> **PROBLEM DESCRIPTION**:
The data must be returned in full and exactly as given.

= = = = =

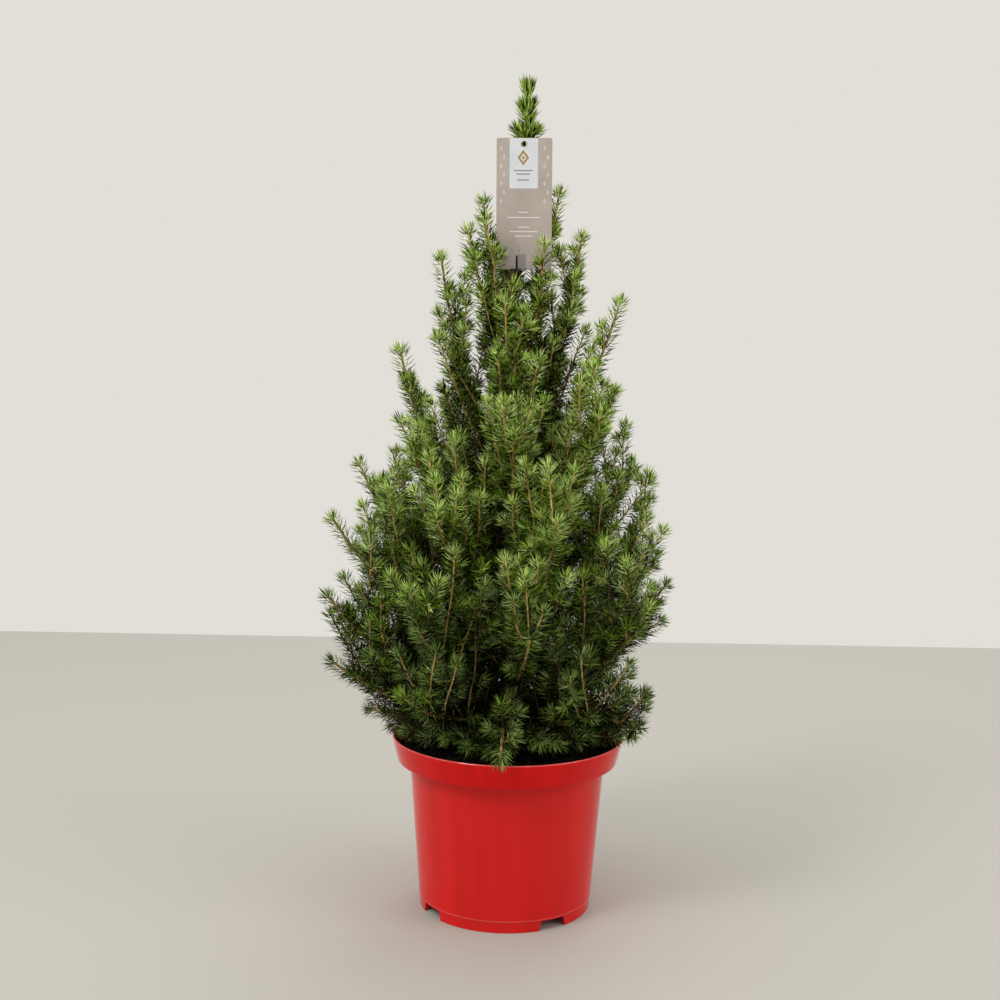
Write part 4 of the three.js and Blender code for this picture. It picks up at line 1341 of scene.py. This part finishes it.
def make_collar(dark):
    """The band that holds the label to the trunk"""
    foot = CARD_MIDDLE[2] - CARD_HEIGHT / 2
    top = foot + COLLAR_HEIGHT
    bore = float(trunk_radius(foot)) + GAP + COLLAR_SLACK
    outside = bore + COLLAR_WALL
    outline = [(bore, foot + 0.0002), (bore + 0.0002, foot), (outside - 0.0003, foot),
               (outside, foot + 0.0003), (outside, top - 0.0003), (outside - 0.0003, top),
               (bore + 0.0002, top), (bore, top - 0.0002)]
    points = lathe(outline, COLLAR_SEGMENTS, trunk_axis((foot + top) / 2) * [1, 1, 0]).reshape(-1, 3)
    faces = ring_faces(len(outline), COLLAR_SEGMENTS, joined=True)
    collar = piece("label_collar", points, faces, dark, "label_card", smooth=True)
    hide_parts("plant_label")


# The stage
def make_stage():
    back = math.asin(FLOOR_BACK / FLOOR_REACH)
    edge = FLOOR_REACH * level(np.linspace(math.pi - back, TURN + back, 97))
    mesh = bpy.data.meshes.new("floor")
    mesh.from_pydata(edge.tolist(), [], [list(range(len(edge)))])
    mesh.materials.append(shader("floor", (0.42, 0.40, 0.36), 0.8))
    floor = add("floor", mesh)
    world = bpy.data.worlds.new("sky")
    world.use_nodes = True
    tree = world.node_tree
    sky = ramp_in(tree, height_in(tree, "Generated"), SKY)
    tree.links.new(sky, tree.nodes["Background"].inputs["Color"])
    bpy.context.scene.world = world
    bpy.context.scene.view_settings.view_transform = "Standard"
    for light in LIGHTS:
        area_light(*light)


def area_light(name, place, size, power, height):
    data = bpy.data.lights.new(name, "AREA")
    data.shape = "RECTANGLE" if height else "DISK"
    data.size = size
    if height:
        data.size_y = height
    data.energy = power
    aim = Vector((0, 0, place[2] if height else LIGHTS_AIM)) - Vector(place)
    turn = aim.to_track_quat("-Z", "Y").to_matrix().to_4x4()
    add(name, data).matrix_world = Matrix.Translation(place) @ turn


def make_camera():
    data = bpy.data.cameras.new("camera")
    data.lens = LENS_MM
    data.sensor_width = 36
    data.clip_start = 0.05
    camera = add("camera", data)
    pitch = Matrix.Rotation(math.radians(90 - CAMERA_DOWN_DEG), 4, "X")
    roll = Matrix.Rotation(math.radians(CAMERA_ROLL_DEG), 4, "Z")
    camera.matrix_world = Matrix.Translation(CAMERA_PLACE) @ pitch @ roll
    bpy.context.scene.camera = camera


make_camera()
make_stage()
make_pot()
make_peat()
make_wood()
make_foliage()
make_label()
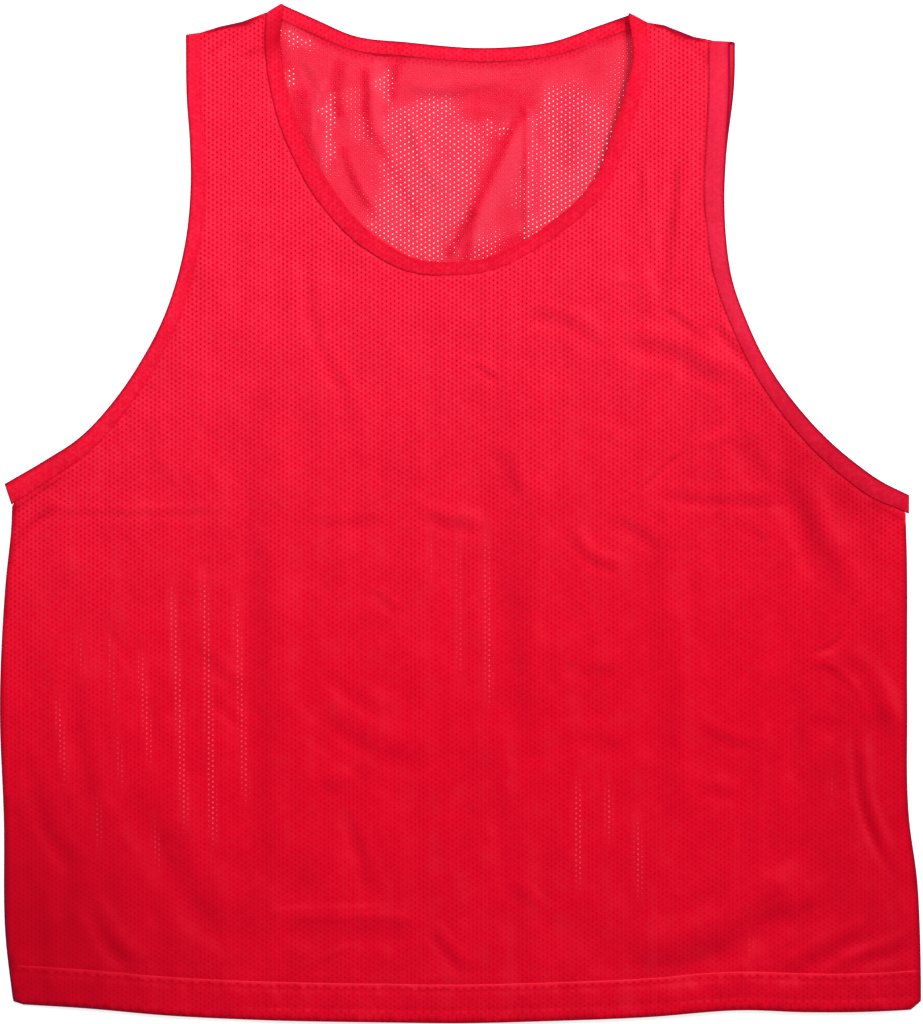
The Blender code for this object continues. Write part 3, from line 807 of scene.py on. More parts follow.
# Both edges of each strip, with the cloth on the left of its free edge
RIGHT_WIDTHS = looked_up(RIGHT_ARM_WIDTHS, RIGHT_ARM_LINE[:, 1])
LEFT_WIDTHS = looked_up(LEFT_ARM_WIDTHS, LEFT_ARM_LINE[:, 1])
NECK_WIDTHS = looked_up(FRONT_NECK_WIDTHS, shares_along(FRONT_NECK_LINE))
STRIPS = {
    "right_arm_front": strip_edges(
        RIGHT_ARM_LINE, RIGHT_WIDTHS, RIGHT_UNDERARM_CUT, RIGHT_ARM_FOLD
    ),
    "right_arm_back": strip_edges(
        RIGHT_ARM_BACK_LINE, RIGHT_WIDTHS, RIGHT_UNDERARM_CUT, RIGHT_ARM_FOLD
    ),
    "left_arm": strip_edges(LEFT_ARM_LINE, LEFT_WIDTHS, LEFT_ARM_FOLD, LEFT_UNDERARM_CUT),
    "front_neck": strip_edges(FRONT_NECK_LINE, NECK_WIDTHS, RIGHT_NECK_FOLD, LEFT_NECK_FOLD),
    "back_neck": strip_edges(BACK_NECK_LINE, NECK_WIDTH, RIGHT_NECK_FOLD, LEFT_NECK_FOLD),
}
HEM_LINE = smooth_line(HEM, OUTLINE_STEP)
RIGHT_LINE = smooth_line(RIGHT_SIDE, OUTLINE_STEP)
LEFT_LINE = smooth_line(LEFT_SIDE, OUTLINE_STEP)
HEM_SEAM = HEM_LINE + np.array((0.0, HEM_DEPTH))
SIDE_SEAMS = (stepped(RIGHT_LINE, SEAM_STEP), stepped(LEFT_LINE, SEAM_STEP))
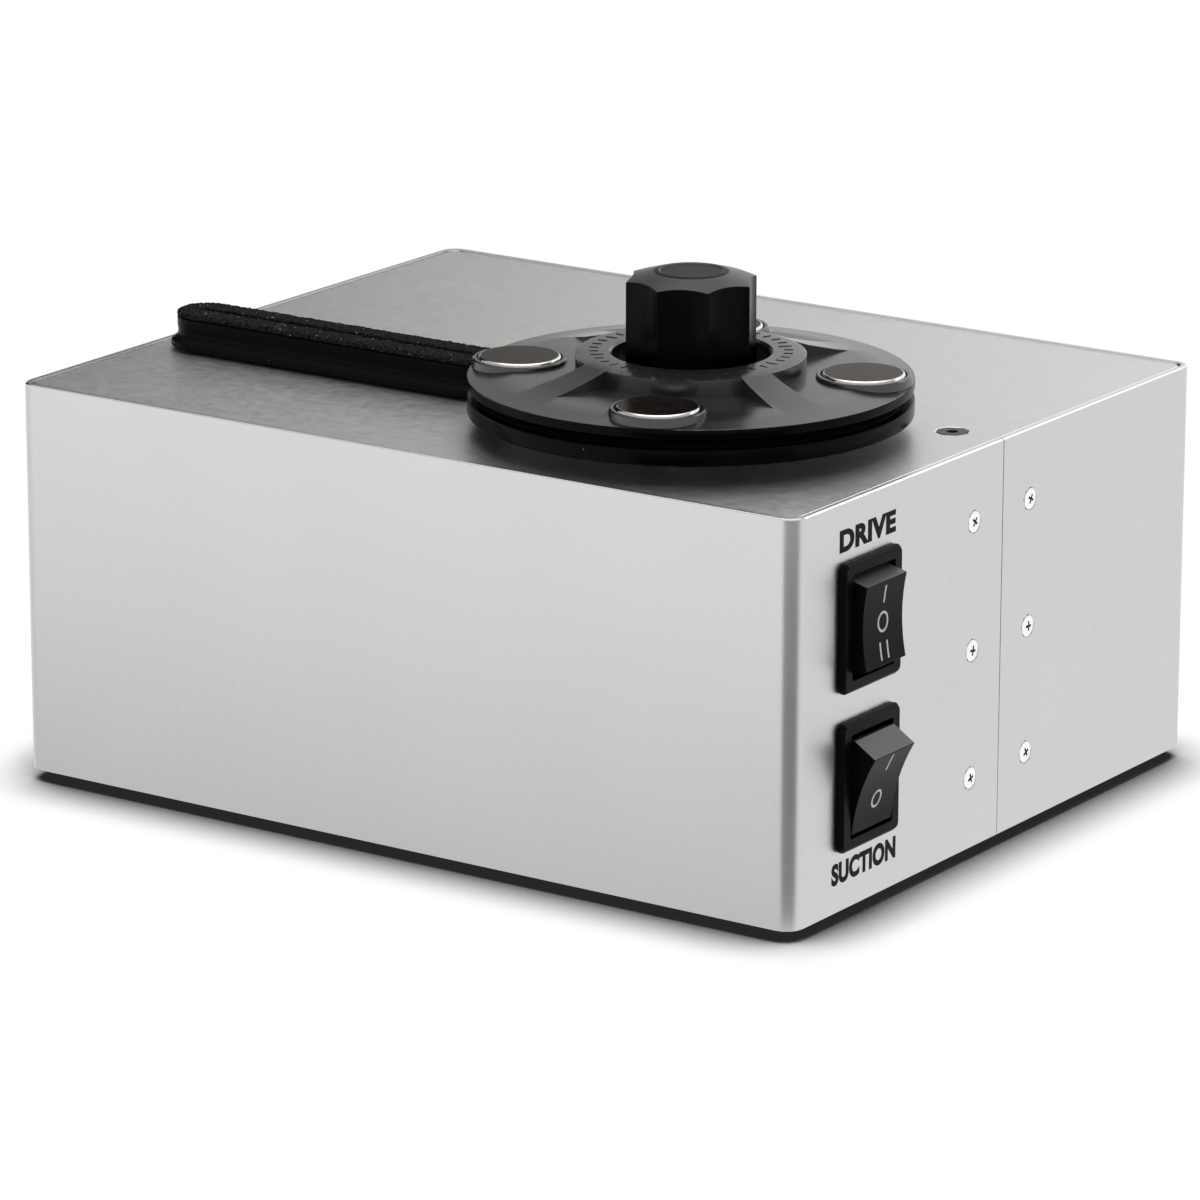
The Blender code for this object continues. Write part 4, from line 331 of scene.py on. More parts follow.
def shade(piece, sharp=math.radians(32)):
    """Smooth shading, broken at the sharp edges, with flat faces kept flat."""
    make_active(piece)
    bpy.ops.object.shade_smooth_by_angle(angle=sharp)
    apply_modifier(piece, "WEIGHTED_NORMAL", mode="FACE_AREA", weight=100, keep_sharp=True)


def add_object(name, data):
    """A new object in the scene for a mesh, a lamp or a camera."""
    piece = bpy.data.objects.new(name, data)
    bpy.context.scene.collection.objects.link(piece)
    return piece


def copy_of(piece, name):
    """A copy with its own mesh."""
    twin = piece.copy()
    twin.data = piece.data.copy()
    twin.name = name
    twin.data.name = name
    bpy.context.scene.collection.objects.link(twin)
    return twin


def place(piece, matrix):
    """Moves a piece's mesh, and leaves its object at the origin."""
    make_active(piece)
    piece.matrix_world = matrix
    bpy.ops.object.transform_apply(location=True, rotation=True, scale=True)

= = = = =

> **FINISHED TASK**:
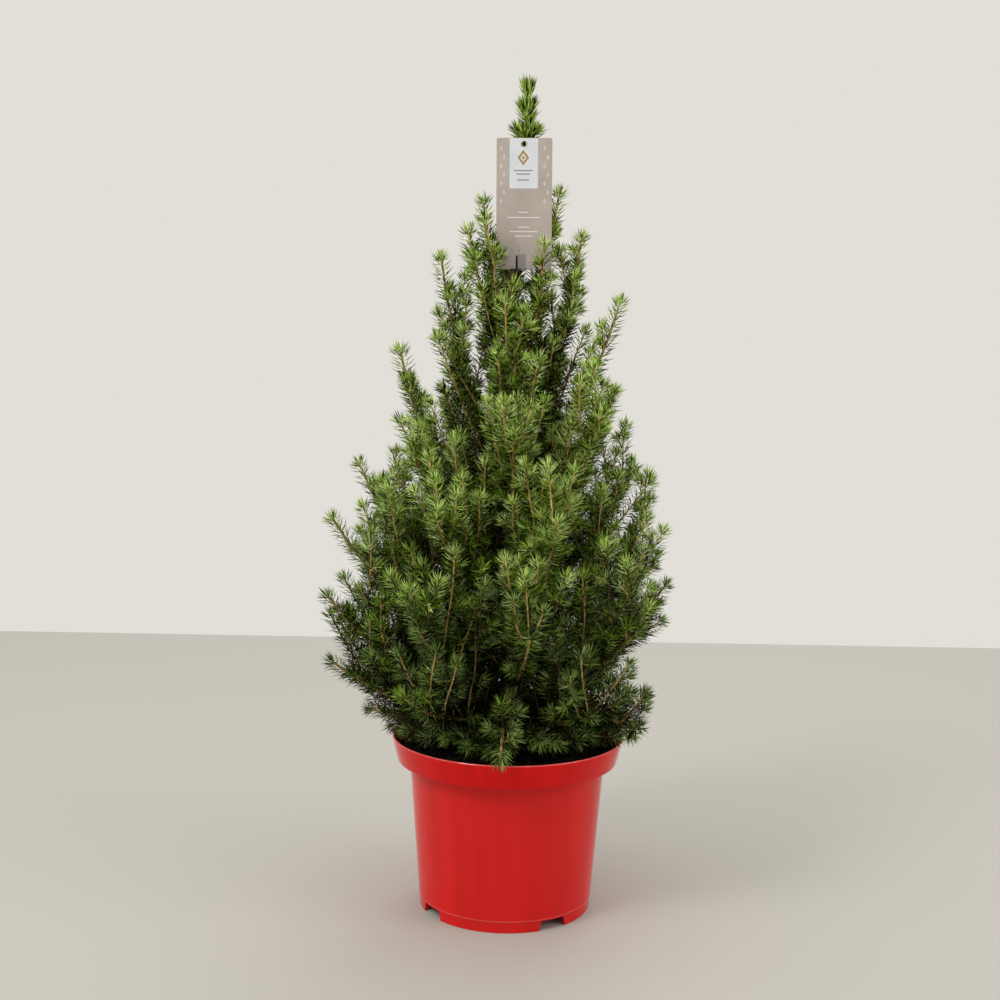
Write part 4 of the three.js and Blender code for this picture. It picks up at line 1341 of scene.py. This part finishes it.
def make_collar(dark):
    """The band that holds the label to the trunk"""
    foot = CARD_MIDDLE[2] - CARD_HEIGHT / 2
    top = foot + COLLAR_HEIGHT
    bore = float(trunk_radius(foot)) + GAP + COLLAR_SLACK
    outside = bore + COLLAR_WALL
    outline = [(bore, foot + 0.0002), (bore + 0.0002, foot), (outside - 0.0003, foot),
               (outside, foot + 0.0003), (outside, top - 0.0003), (outside - 0.0003, top),
               (bore + 0.0002, top), (bore, top - 0.0002)]
    points = lathe(outline, COLLAR_SEGMENTS, trunk_axis((foot + top) / 2) * [1, 1, 0]).reshape(-1, 3)
    faces = ring_faces(len(outline), COLLAR_SEGMENTS, joined=True)
    collar = piece("label_collar", points, faces, dark, "label_card", smooth=True)
    hide_parts("plant_label")


# The stage
def make_stage():
    back = math.asin(FLOOR_BACK / FLOOR_REACH)
    edge = FLOOR_REACH * level(np.linspace(math.pi - back, TURN + back, 97))
    mesh = bpy.data.meshes.new("floor")
    mesh.from_pydata(edge.tolist(), [], [list(range(len(edge)))])
    mesh.materials.append(shader("floor", (0.42, 0.40, 0.36), 0.8))
    floor = add("floor", mesh)
    world = bpy.data.worlds.new("sky")
    world.use_nodes = True
    tree = world.node_tree
    sky = ramp_in(tree, height_in(tree, "Generated"), SKY)
    tree.links.new(sky, tree.nodes["Background"].inputs["Color"])
    bpy.context.scene.world = world
    bpy.context.scene.view_settings.view_transform = "Standard"
    for light in LIGHTS:
        area_light(*light)


def area_light(name, place, size, power, height):
    data = bpy.data.lights.new(name, "AREA")
    data.shape = "RECTANGLE" if height else "DISK"
    data.size = size
    if height:
        data.size_y = height
    data.energy = power
    aim = Vector((0, 0, place[2] if height else LIGHTS_AIM)) - Vector(place)
    turn = aim.to_track_quat("-Z", "Y").to_matrix().to_4x4()
    add(name, data).matrix_world = Matrix.Translation(place) @ turn


def make_camera():
    data = bpy.data.cameras.new("camera")
    data.lens = LENS_MM
    data.sensor_width = 36
    data.clip_start = 0.05
    camera = add("camera", data)
    pitch = Matrix.Rotation(math.radians(90 - CAMERA_DOWN_DEG), 4, "X")
    roll = Matrix.Rotation(math.radians(CAMERA_ROLL_DEG), 4, "Z")
    camera.matrix_world = Matrix.Translation(CAMERA_PLACE) @ pitch @ roll
    bpy.context.scene.camera = camera


make_camera()
make_stage()
make_pot()
make_peat()
make_wood()
make_foliage()
make_label()
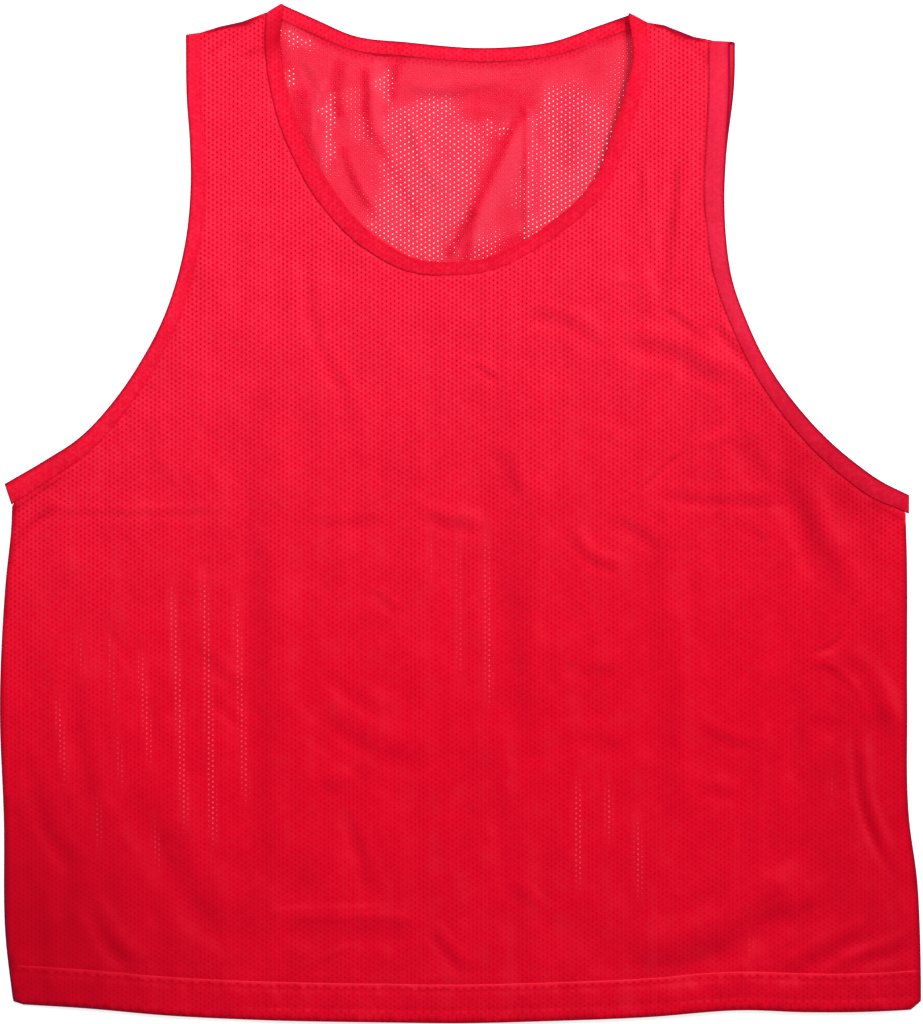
The Blender code for this object continues. Write part 3, from line 807 of scene.py on. More parts follow.
# Both edges of each strip, with the cloth on the left of its free edge
RIGHT_WIDTHS = looked_up(RIGHT_ARM_WIDTHS, RIGHT_ARM_LINE[:, 1])
LEFT_WIDTHS = looked_up(LEFT_ARM_WIDTHS, LEFT_ARM_LINE[:, 1])
NECK_WIDTHS = looked_up(FRONT_NECK_WIDTHS, shares_along(FRONT_NECK_LINE))
STRIPS = {
    "right_arm_front": strip_edges(
        RIGHT_ARM_LINE, RIGHT_WIDTHS, RIGHT_UNDERARM_CUT, RIGHT_ARM_FOLD
    ),
    "right_arm_back": strip_edges(
        RIGHT_ARM_BACK_LINE, RIGHT_WIDTHS, RIGHT_UNDERARM_CUT, RIGHT_ARM_FOLD
    ),
    "left_arm": strip_edges(LEFT_ARM_LINE, LEFT_WIDTHS, LEFT_ARM_FOLD, LEFT_UNDERARM_CUT),
    "front_neck": strip_edges(FRONT_NECK_LINE, NECK_WIDTHS, RIGHT_NECK_FOLD, LEFT_NECK_FOLD),
    "back_neck": strip_edges(BACK_NECK_LINE, NECK_WIDTH, RIGHT_NECK_FOLD, LEFT_NECK_FOLD),
}
HEM_LINE = smooth_line(HEM, OUTLINE_STEP)
RIGHT_LINE = smooth_line(RIGHT_SIDE, OUTLINE_STEP)
LEFT_LINE = smooth_line(LEFT_SIDE, OUTLINE_STEP)
HEM_SEAM = HEM_LINE + np.array((0.0, HEM_DEPTH))
SIDE_SEAMS = (stepped(RIGHT_LINE, SEAM_STEP), stepped(LEFT_LINE, SEAM_STEP))
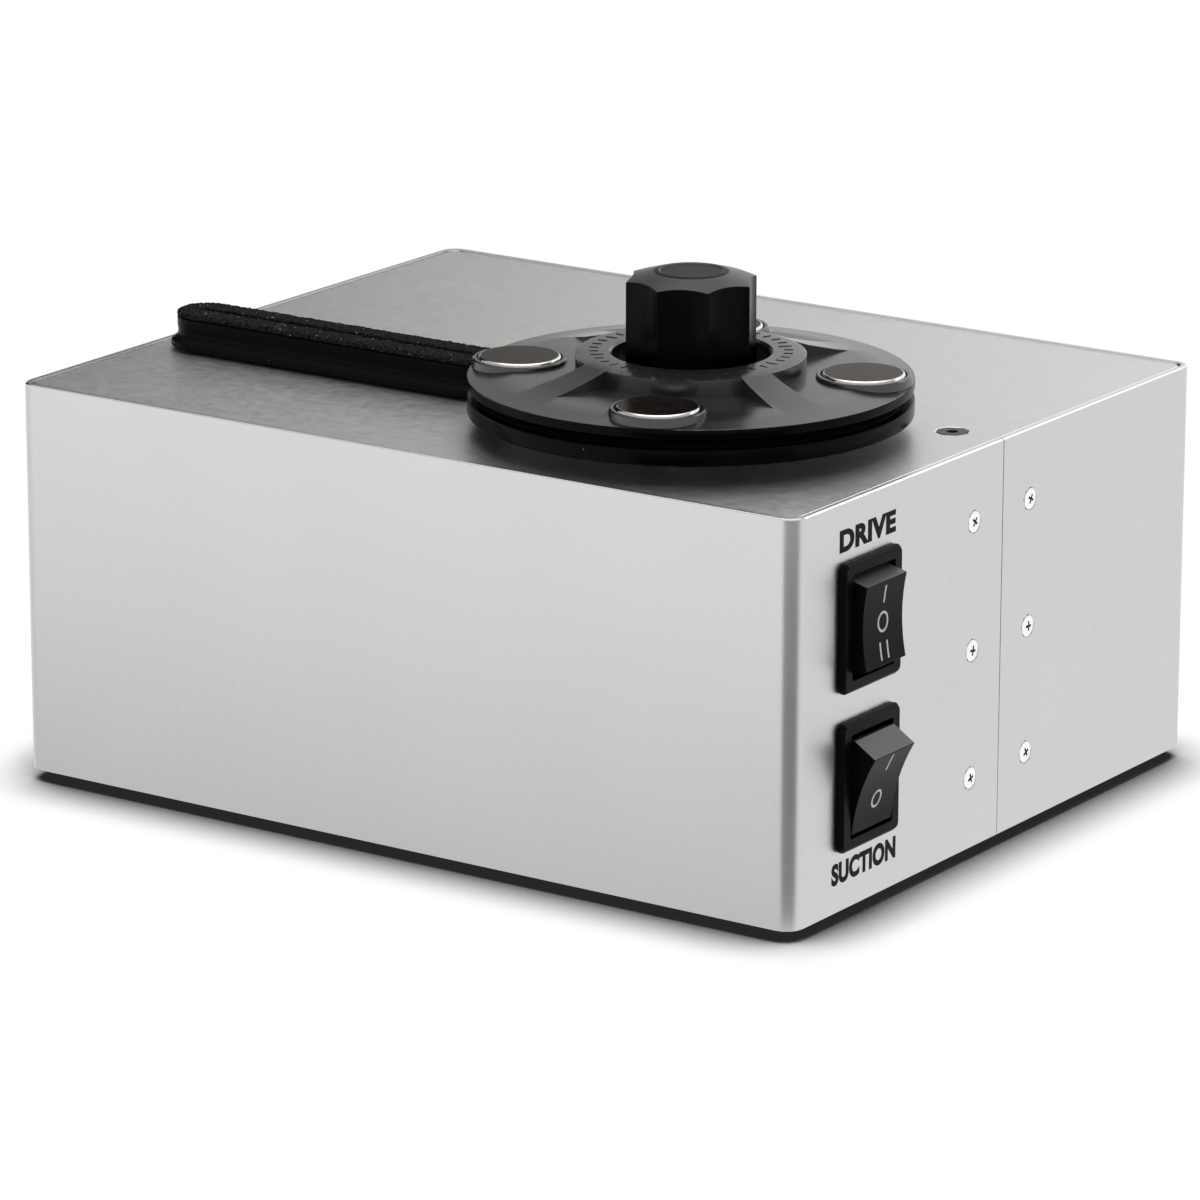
The Blender code for this object continues. Write part 4, from line 331 of scene.py on. More parts follow.
def shade(piece, sharp=math.radians(32)):
    """Smooth shading, broken at the sharp edges, with flat faces kept flat."""
    make_active(piece)
    bpy.ops.object.shade_smooth_by_angle(angle=sharp)
    apply_modifier(piece, "WEIGHTED_NORMAL", mode="FACE_AREA", weight=100, keep_sharp=True)


def add_object(name, data):
    """A new object in the scene for a mesh, a lamp or a camera."""
    piece = bpy.data.objects.new(name, data)
    bpy.context.scene.collection.objects.link(piece)
    return piece


def copy_of(piece, name):
    """A copy with its own mesh."""
    twin = piece.copy()
    twin.data = piece.data.copy()
    twin.name = name
    twin.data.name = name
    bpy.context.scene.collection.objects.link(twin)
    return twin


def place(piece, matrix):
    """Moves a piece's mesh, and leaves its object at the origin."""
    make_active(piece)
    piece.matrix_world = matrix
    bpy.ops.object.transform_apply(location=True, rotation=True, scale=True)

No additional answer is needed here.